A K-D heap is a data structure in computer science which implements a multidimensional priority queue without requiring additional space. It is a generalization of the Heap. It allows for efficient insertion, query of the minimum element, and deletion of the minimum element in any of the k dimensions, and therefore includes the double-ended heap as a special case.

==Structure==

Given a collection of n items, where each has $k$ keys (or priorities), the K-D heap organizes them in to a binary tree which satisfies two conditions:

- It is a complete binary tree, which means it is full except for possibly the last layer, where it must be filled-up from the left.
- It satisfies k-d heap order.

The property of k-d heap order is analogous to that of the heap property for regular heaps. A heap maintains k-d heap order if:

- The node at the root has the smallest 1st-property of the whole tree, and
- Every other node v that is not the root, is such that if its parent w has the smallest i-th property of the subtree rooted by the parent, then v has the smallest $(i \mod k) +1$-th property of the whole subtree rooted by v.

One consequence of this structure is that the smallest 1-st property-element will trivially be in the root, and moreover all the smallest i-th property elements for every i will be in the first k levels.

==Operations==
Creating a K-D heap from n items takes O(n) time.

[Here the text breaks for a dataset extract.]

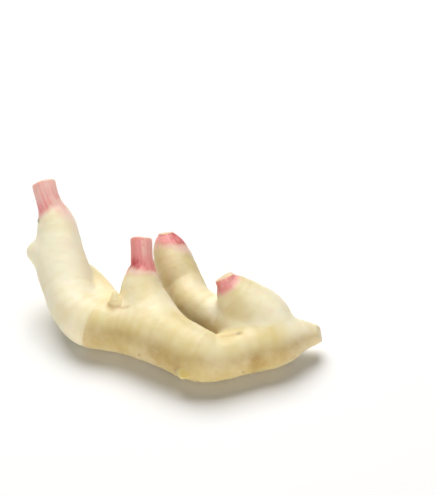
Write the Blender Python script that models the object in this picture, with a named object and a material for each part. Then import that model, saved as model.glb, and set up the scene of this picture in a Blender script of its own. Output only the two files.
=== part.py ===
"""A hand of young ginger root: one solid that grew as one piece, lying as it would on a table.

A stout main rhizome runs from its broken end on the right to the left, where it turns up into a finger.
Three more fingers and a knob branch back from it. Each finger ends in the cut stub of a leafy shoot.

+X runs along the main rhizome towards its broken end, +Y runs back towards the fingers' tips and +Z is up.
The origin is under the middle of the hand, on the table. Tables are in millimetres, the model in metres.
"""

import math

import bmesh
import bpy
import numpy as np
from mathutils import Matrix, Vector

MM = 0.001

# Stations along each limb, oldest end first: x, y and z of its centre line, then its radius.
# Those of a finger start inside the limb that it grows from. Beyond a cut, they run on into the cutter.
MAIN_RHIZOME = [
    (80, -18.5, 10.5, 3),
    (74, -19.5, 11, 4.3),
    (69, -20.5, 11.5, 6.2),
    (62, -22.5, 12, 8.5),
    (52, -27.6, 11.5, 11.2),
    (39, -32, 11.8, 11.2),
    (21, -38.2, 12.2, 11.7),
    (12, -36.3, 13.5, 13.3),
    (0, -29, 14.3, 13.5),
    (-11, -23, 14.2, 13.5),
    (-22, -18, 13, 12.5),
    (-33, -15, 12, 12),
    (-42.5, -12, 12.8, 12.8),
    (-49.5, -5, 16, 12.5),
    (-53.5, 3.5, 20, 12.3),
    (-56.5, 13.5, 25, 13.3),
    (-58.5, 20, 30, 12.8),
    (-59, 24.5, 35, 11.5),
    (-59.5, 28.5, 39, 10.5),
    (-60.7, 32, 43, 9),
    (-62.5, 35, 46.5, 7.2),
    (-64.5, 38.5, 50.5, 6.2),
    (-66, 42, 54, 6),
    (-69, 51.5, 62, 6.3),
]
MIDDLE_FINGER = [
    (-3, -22.5, 15, 12),
    (-12, -9.5, 18, 13),
    (-15.3, -2.5, 24, 10.5),
    (-15.5, 2.5, 29, 8.5),
    (-15, 5.5, 32.5, 6.5),
    (-15.5, 9.5, 37, 5.7),
    (-16, 19.5, 48, 5.3),
]
LONG_FINGER = [
    (44, -24.5, 12, 9),
    (35, -18, 13.2, 11.3),
    (24, -9, 11.6, 10.3),
    (11.7, 3.7, 10.3, 10.2),
    (6.3, 15.5, 12, 10.3),
    (1.7, 23.5, 16.5, 10.5),
    (-1, 29.5, 21, 9.5),
    (-2.8, 33.2, 24.3, 7.7),
    (-3.5, 35.7, 27.5, 4.8),
    (-5, 39.2, 33, 3.8),
]
SHORT_FINGER = [
    (52, -23.5, 14, 8.5),
    (47, -15.5, 17.5, 13),
    (39, -11.5, 22.5, 12.3),
    (32.5, -8.5, 28, 9.5),
    (28, -6.5, 33.5, 5.7),
    (25, -3.5, 40, 5),
]
SIDE_KNOB = [
    (-31, -9.5, 14, 9),
    (-35, 0.5, 14, 8.3),
    (-39.5, 10.5, 14.5, 7.4),
    (-45, 18.5, 15.5, 6.7),
]

# Each limb with how far along its centre line the scars are that its scale leaves left, ringing it.
LIMBS = [
    (MAIN_RHIZOME, (25, 47, 69, 92, 113, 133, 151, 168, 181, 191)),
    (MIDDLE_FINGER, (17, 26, 34)),
    (LONG_FINGER, (20, 34, 46, 56, 66, 75, 82)),
    (SHORT_FINGER, (19, 29, 36)),
    (SIDE_KNOB, (13, 22)),
]

# Buds sit on the limbs and keep a crisp foot, so they are blended in less widely.
BUDS = [
    [(-63, 17.5, 31, 7), (-70, 19.5, 31, 5), (-73, 20.5, 31, 3)],
    [(-29, -12.5, 21.5, 4), (-29, -11, 25.3, 3.1), (-29.2, -10.2, 28, 1.6)],
    [(7, -41.5, 13, 5), (6, -45.8, 11.5, 3.7), (5.3, -47.1, 11, 3)],
    [(-56.5, 27, 32, 5.5), (-52.5, 31, 29, 3.8), (-50.5, 33.5, 28, 2.2)],
    [(-1, 24.5, 16, 6), (-6, 28, 15.5, 3.6), (-8.5, 30, 16.5, 2)],
    [(42, -6.5, 20, 7), (46, -1, 19, 4.5), (48.5, 2, 19, 2.6)],
]
LIMB_BLEND = 2.0
BUD_BLEND = 0.8

# At a scar the skin steps down. It swells up to the step and recovers beyond it.
STEP_HEIGHT = 0.35
STEP_LENGTH = 0.7
SWELL_LENGTH = 5.0
RECOVERY_LENGTH = 2.5
SCAR_WANDER = 1.2
LUMP_HEIGHT = 0.3
LUMP_LENGTH = 6.0

# Each cut is a plane: a point on it and the way it faces. The last one is the table that the hand lies on.
CUTTER_SIZE = 24.0
TABLE_SIZE = 400.0
CUTS = [
    ((74.7, -19.5, 11), (0.95, 0.0, 0.3), CUTTER_SIZE),
    ((-67, 45.5, 57.2), (-0.25, 0.72, 0.64), CUTTER_SIZE),
    ((-16, 16, 44.5), (0.0, 0.72, 0.68), CUTTER_SIZE),
    ((-4.5, 37.5, 30), (-0.15, 0.55, 0.8), CUTTER_SIZE),
    ((26.5, -4.5, 36.5), (-0.4, 0.5, 0.77), CUTTER_SIZE),
    ((0, 0, 0), (0, 0, -1), TABLE_SIZE),
]

SAMPLE_STEP = 1.0
TUBE_ROUNDNESS = 4
ROUND_END = 0.7
SKIN_VOXEL = 1.0
SETTLING_ROUNDS = 4
POINTS_AT_ONCE = 2000
SKIN_TRIANGLES = 11000

SKIN_COLOUR = (0.82, 0.68, 0.42, 1)
SKIN_ROUGHNESS = 0.45


def clear_scene():
    for obj in list(bpy.data.objects):
        bpy.data.objects.remove(obj)


def centre_line(stations):
    """Points about SAMPLE_STEP apart on a Catmull-Rom curve through the stations, each x, y, z and radius."""
    known = np.array(stations, float)
    ends = np.vstack([2 * known[0] - known[1], known, 2 * known[-1] - known[-2]])
    points = []
    for a, b, c, d in zip(ends, ends[1:], ends[2:], ends[3:]):
        steps = max(2, math.ceil(np.linalg.norm((c - b)[:3]) / SAMPLE_STEP))
        t = np.linspace(0, 1, steps, endpoint=False)[:, None]
        points.append(
            0.5 * (2 * b + (c - a) * t + (2 * a - 5 * b + 4 * c - d) * t**2 + (3 * b - a - 3 * c + d) * t**3)
        )
    return np.vstack([*points, known[-1:]])


def nearest_on(line, points):
    """How far each point is outside the limb, the way out of it, and how far along the limb it is."""
    offsets = points[:, None, :] - line[None, :, :3]
    reaches = np.linalg.norm(offsets, axis=2)
    nearest = np.argmin(reaches - line[:, 3], axis=1)
    rows = np.arange(len(points))
    reach = reaches[rows, nearest]
    out = offsets[rows, nearest] / reach[:, None]
    steps = np.diff(line[:, :3], axis=0)
    lengths = np.linalg.norm(steps, axis=1)
    arc = np.concatenate([[0], np.cumsum(lengths)])
    tangent = np.vstack([steps, steps[-1:]]) / np.append(lengths, lengths[-1])[:, None]
    along = arc[nearest] + (offsets[rows, nearest] * tangent[nearest]).sum(axis=1)
    return reach - line[nearest, 3], out, along


def blended(gaps, outs, width):
    """The smooth union of several distances, the way out of it, and each one's share in it."""
    gaps = np.array(gaps)
    lowest = gaps.min(axis=0)
    shares = np.exp((lowest - gaps) / width)
    total = shares.sum(axis=0)
    out = (shares[:, :, None] * np.array(outs)).sum(axis=0)
    return lowest - width * np.log(total), out / np.linalg.norm(out, axis=1)[:, None], shares / total


def waves(points):
    """A smooth value from -1 to 1 that wanders over the hand: three waves of lengths that never line up."""
    x, y, z = points.T / LUMP_LENGTH
    first = np.sin(x + 1.7 * np.sin(0.6 * y))
    second = np.sin(1.1 * y + 1.5 * np.sin(0.7 * z))
    third = np.sin(1.3 * z + x)
    return (first + second + third) / 3


def scar_steps(along, scars):
    """Height of the skin as it swells up to each scar and steps down past it."""
    height = np.zeros_like(along)
    for scar in scars:
        past = along - scar
        before = 1 / (1 + np.exp(past / STEP_LENGTH))
        height += before * np.exp(np.minimum(past, 0) / SWELL_LENGTH)
        height -= (1 - before) * np.exp(-np.maximum(past, 0) / RECOVERY_LENGTH)
    return STEP_HEIGHT * height


def skin_gap(points, limbs, buds):
    """How far each point is outside the ginger's skin, and the way out."""
    wander = waves(points)
    found = [nearest_on(line, points) for line, _ in limbs]
    gap, out, shares = blended([f[0] for f in found], [f[1] for f in found], LIMB_BLEND)
    for (_, _, along), (_, scars), share in zip(found, limbs, shares):
        gap = gap - share * scar_steps(along + SCAR_WANDER * wander, scars)
    found = [nearest_on(line, points) for line in buds]
    gap, out, _ = blended([gap] + [f[0] for f in found], [out] + [f[1] for f in found], BUD_BLEND)
    return gap - LUMP_HEIGHT * wander, out


def with_room_for_end(line):
    """The line with one more point, so that the tube has faces to draw over the limb's round end."""
    way = line[-1, :3] - line[-2, :3]
    reach = ROUND_END * line[-1, 3]
    return np.vstack([line, [*(line[-1, :3] + reach * way / np.linalg.norm(way)), reach]])


def tapered_tubes(lines):
    """One curve object with a round tube along each line, as thick as its radii say."""
    curve = bpy.data.curves.new("limbs", "CURVE")
    curve.dimensions = "3D"
    curve.bevel_depth = MM
    curve.bevel_resolution = TUBE_ROUNDNESS
    curve.use_fill_caps = True
    for line in map(with_room_for_end, lines):
        spline = curve.splines.new("POLY")
        spline.points.add(len(line) - 1)
        for point, (x, y, z, radius) in zip(spline.points, line):
            point.co = (x * MM, y * MM, z * MM, 1)
            point.radius = radius
    obj = bpy.data.objects.new("limbs", curve)
    bpy.context.collection.objects.link(obj)
    return obj


def evaluated_mesh(obj):
    bpy.context.view_layer.update()
    return bpy.data.meshes.new_from_object(obj.evaluated_get(bpy.context.evaluated_depsgraph_get()))


def one_skin(lines):
    """The tubes remeshed as one closed skin of small, even faces."""
    tubes = tapered_tubes(lines)
    rough = bpy.data.objects.new("rough_skin", evaluated_mesh(tubes))
    bpy.context.collection.objects.link(rough)
    remesh = rough.modifiers.new("one_skin", "REMESH")
    remesh.mode = "VOXEL"
    remesh.voxel_size = SKIN_VOXEL * MM
    mesh = evaluated_mesh(rough)
    for helper in (tubes, rough):
        bpy.data.objects.remove(helper)
    return mesh


def neighbour_mean(points, edges):
    total = np.zeros_like(points)
    count = np.zeros(len(points))
    for here, there in ((edges[:, 0], edges[:, 1]), (edges[:, 1], edges[:, 0])):
        np.add.at(total, here, points[there])
        np.add.at(count, here, 1)
    return total / count[:, None]


def settle(mesh, limbs, buds):
    """Evens out the faces and draws every point of the mesh onto the ginger's skin."""
    points = np.empty(len(mesh.vertices) * 3)
    mesh.vertices.foreach_get("co", points)
    points = points.reshape(-1, 3) / MM
    edges = np.empty(len(mesh.edges) * 2, int)
    mesh.edges.foreach_get("vertices", edges)
    edges = edges.reshape(-1, 2)
    for _ in range(SETTLING_ROUNDS):
        points = (points + neighbour_mean(points, edges)) / 2
        for block in np.array_split(np.arange(len(points)), 1 + len(points) // POINTS_AT_ONCE):
            gap, out = skin_gap(points[block], limbs, buds)
            points[block] -= gap[:, None] * out
    mesh.vertices.foreach_set("co", (points * MM).ravel())
    mesh.update()


def cutter(name, point, facing, size):
    """A cube with one face on the cut, so that it takes away what is beyond it."""
    mesh = bpy.data.meshes.new(name)
    shape = bmesh.new()
    bmesh.ops.create_cube(shape, size=size * MM, matrix=Matrix.Translation((0, 0, size * MM / 2)))
    shape.to_mesh(mesh)
    shape.free()
    obj = bpy.data.objects.new(name, mesh)
    obj.location = Vector(point) * MM
    obj.rotation_mode = "QUATERNION"
    obj.rotation_quaternion = Vector(facing).to_track_quat("Z", "Y")
    obj.hide_render = True
    obj.display_type = "WIRE"
    bpy.context.collection.objects.link(obj)
    return obj


def ginger_skin():
    material = bpy.data.materials.new("ginger_skin")
    material.use_nodes = True
    shader = material.node_tree.nodes["Principled BSDF"]
    shader.inputs["Base Color"].default_value = SKIN_COLOUR
    shader.inputs["Roughness"].default_value = SKIN_ROUGHNESS
    return material


def build_hand():
    limbs = [(centre_line(stations), scars) for stations, scars in LIMBS]
    buds = [centre_line(stations) for stations in BUDS]
    mesh = one_skin([line for line, _ in limbs] + buds)
    settle(mesh, limbs, buds)
    mesh.materials.append(ginger_skin())
    mesh.shade_smooth()
    hand = bpy.data.objects.new("rhizome", mesh)
    bpy.context.collection.objects.link(hand)
    decimate = hand.modifiers.new("fewer_faces", "DECIMATE")
    decimate.ratio = SKIN_TRIANGLES / (2 * len(mesh.polygons))
    for number, (point, facing, size) in enumerate(CUTS, 1):
        cut = hand.modifiers.new(f"cut_{number}", "BOOLEAN")
        cut.operation = "DIFFERENCE"
        # The exact solver keeps a whole cutter here, where the creases between limbs leave folded faces.
        cut.solver = "MANIFOLD"
        cut.object = cutter(f"cutter_{number}", point, facing, size)


clear_scene()
build_hand()
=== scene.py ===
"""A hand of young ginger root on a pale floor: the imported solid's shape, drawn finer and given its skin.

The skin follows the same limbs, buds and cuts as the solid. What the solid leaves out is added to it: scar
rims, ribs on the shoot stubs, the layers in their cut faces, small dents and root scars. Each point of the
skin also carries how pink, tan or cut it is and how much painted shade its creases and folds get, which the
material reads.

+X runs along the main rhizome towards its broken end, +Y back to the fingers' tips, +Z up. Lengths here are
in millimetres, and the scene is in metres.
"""

import math

import bpy
import numpy as np
from mathutils import Matrix, Vector, noise

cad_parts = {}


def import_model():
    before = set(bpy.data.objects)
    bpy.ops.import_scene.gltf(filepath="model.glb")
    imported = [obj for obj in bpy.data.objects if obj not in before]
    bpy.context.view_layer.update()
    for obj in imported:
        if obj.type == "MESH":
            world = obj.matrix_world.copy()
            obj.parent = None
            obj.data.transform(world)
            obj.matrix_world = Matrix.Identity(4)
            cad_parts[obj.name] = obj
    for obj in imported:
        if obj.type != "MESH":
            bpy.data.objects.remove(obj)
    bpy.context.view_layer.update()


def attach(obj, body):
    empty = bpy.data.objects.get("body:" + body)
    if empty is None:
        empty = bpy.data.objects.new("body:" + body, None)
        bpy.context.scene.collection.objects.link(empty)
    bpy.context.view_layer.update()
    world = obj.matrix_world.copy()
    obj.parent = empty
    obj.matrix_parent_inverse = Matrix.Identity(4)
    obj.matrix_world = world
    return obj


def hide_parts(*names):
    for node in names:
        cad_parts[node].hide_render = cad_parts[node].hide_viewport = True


MM = 0.001

# The camera looks down at 40 degrees from straight in front of the hand.
CAMERA_PLACE = (23.0, -570.5, 530.3)
CAMERA_AIM = (23.0, 61.5, 0.0)
CAMERA_LENS = 109.09
SENSOR_HEIGHT = 36.0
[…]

The following operations are supported:

- Insert a new item in time O(log n)
- Retrieve the item with a minimum key in any of the dimensions in constant time
- Delete an item with a minimum key in any dimension in time O(log n)
- Delete or modify an arbitrary item in the heap in time O(log n) assuming its position in the heap is known

Importantly, the hidden constant in these operations is exponentially large relative $k$, the number of dimensions, so K-D heaps are not practical for applications with very many dimensions.